In case you're interested, here are my reviews from the rest of this year: January, February, March, April, May, June, July, August, September, October
The Death of Mrs Westaway by Ruth Ware (2018)
This book was a library book, and it looked so interesting that I started it the day I checked it out (which almost never happens!). I’ve read one of Ware’s other books – One by One – and I quite enjoyed that one, so I had a rough idea what to expect. The thing that appealed to me most with this one was the setting: a creepy and dilapidated house in Cornwall. Hal Westaway is a young woman eking out a living reading tarot cards on Brighton Pier after the death of her mother. She receives a letter from a solicitor informing her that her grandmother, Hester Mary Westaway, has died and left Hal an inheritance. The problem is… Hal’s grandmother wasn’t called Hester.
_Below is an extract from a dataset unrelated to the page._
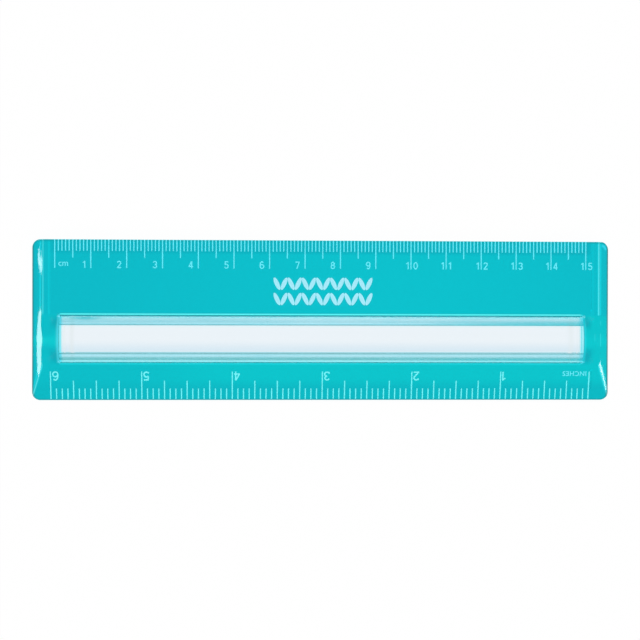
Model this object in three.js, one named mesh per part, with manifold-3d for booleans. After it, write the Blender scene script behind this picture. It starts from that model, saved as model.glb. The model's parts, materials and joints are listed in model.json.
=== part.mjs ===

Hal decides to risk a bit of deception and, instead of letting the solicitor know they’ve made an error, she travels to Cornwall in the hope of passing herself off as an heir. What she finds at Mrs Westaway’s crumbling old mansion is a dysfunctional family with Agatha Christie levels of secrets and resentments, and a Mrs Danvers-esque housekeeper (it is Cornwall, after all). Hal is out of her depth. For all her claims of being good at cold reading, she misses various hints that would help her avoid trouble, and she frequently gives herself away by forgetting her cover story. The final revelations are quite easy to guess, and some of the characters are kinda OTT, but you cannot fault the eeriness and atmosphere of this one.